Copy all lines that contain the word "materials".

— begin DATA PROVIDED —

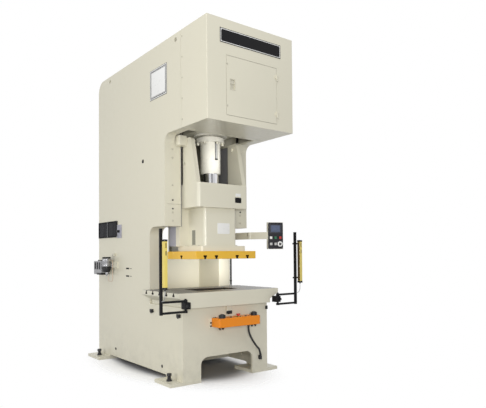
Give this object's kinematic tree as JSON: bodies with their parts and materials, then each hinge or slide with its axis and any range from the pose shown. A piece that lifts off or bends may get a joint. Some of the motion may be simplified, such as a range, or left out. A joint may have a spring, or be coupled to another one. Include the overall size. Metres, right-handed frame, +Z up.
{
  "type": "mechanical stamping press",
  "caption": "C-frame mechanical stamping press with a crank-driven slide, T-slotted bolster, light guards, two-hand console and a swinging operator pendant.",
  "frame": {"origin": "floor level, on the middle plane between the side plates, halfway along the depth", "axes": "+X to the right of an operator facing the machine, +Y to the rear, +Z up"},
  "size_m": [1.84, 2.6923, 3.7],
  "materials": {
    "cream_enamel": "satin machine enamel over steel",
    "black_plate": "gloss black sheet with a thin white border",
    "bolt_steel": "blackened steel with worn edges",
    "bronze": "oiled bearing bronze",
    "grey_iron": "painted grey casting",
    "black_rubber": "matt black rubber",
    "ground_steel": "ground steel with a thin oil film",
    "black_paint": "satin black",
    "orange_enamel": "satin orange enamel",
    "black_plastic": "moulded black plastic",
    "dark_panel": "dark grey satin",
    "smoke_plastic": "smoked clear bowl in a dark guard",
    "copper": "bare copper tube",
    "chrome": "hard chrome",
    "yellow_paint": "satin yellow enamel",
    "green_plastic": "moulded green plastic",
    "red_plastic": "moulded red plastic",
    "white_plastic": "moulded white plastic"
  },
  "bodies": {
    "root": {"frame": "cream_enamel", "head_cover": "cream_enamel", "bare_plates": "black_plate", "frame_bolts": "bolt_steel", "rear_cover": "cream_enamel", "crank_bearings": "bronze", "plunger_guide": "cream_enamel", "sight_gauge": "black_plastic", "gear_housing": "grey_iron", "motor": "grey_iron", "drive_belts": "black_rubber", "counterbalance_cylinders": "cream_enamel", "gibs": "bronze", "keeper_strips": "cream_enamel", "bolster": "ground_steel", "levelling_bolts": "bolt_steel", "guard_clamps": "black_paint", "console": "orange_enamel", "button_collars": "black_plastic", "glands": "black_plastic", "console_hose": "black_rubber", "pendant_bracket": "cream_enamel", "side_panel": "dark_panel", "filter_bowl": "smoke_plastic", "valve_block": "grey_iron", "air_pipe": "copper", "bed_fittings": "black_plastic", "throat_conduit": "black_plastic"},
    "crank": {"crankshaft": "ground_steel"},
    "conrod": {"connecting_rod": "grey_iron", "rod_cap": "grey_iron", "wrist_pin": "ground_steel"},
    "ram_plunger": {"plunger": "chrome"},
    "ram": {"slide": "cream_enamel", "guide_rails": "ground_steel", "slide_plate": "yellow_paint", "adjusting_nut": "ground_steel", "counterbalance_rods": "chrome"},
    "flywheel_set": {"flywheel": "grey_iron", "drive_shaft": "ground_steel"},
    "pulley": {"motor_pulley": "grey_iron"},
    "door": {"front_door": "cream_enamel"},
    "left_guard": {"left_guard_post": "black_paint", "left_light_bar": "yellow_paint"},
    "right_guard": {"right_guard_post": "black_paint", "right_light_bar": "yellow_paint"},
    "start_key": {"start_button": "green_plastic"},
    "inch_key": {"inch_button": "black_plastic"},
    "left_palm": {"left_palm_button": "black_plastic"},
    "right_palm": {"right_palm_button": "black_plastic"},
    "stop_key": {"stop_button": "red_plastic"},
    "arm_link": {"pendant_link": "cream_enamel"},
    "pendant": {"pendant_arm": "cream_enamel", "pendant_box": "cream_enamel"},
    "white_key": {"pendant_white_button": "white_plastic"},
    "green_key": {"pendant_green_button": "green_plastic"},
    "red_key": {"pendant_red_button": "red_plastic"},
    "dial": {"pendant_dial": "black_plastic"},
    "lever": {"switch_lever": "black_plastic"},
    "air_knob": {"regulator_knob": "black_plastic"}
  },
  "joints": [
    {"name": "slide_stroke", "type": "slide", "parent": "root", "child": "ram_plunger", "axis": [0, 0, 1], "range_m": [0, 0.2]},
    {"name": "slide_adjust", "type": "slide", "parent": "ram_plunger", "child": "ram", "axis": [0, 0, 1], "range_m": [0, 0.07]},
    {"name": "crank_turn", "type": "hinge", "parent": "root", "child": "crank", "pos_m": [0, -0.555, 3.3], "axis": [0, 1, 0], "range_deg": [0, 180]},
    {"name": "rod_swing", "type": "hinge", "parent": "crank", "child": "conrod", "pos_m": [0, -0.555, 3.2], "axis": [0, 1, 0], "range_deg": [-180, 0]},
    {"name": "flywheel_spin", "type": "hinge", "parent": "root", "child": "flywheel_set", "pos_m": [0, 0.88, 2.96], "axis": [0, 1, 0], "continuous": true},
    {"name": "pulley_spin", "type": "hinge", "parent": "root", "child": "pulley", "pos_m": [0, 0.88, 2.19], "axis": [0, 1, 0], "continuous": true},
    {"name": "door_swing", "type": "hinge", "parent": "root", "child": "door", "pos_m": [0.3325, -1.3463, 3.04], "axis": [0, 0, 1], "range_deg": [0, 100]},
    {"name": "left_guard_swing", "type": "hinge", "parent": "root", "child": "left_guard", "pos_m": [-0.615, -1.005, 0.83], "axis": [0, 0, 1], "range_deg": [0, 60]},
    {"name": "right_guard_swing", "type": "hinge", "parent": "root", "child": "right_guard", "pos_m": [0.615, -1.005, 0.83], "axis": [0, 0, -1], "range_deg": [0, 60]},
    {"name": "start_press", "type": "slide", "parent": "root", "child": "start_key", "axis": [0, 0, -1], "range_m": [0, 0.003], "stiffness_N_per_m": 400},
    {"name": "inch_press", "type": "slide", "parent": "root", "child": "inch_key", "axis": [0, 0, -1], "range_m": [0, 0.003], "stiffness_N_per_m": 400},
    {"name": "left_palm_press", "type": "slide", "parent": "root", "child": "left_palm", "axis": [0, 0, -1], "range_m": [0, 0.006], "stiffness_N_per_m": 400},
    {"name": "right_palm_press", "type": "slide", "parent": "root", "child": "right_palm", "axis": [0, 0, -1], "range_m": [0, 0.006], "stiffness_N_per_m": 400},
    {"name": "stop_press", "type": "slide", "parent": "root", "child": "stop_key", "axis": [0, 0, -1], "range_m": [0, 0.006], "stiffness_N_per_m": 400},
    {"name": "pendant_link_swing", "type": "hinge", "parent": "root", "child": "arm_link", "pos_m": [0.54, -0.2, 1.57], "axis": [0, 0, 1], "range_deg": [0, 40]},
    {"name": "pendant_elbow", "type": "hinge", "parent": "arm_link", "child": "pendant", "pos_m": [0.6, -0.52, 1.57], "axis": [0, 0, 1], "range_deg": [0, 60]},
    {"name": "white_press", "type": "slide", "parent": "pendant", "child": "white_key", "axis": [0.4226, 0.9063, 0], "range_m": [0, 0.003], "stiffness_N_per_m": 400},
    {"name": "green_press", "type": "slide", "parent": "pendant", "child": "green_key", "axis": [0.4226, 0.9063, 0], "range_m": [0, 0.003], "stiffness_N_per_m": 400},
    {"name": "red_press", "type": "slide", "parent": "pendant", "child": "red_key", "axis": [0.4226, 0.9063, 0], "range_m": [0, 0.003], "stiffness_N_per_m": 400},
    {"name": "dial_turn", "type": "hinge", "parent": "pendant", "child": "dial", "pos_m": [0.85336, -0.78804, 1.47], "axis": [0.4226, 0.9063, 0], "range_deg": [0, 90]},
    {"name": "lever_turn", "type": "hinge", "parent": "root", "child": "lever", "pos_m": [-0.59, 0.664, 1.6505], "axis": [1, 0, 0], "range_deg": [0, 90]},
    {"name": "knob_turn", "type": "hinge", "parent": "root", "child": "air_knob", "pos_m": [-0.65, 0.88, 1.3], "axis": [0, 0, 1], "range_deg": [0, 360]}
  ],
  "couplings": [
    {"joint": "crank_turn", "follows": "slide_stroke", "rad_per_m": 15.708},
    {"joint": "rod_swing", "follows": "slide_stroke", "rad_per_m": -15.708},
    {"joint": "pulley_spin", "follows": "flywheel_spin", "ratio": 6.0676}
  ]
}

— end DATA PROVIDED —

> [OUTPUT BELOW]
Give this object's kinematic tree as JSON: bodies with their parts and materials, then each hinge or slide with its axis and any range from the pose shown. A piece that lifts off or bends may get a joint. Some of the motion may be simplified, such as a range, or left out. A joint may have a spring, or be coupled to another one. Include the overall size. Metres, right-handed frame, +Z up.
  "materials": {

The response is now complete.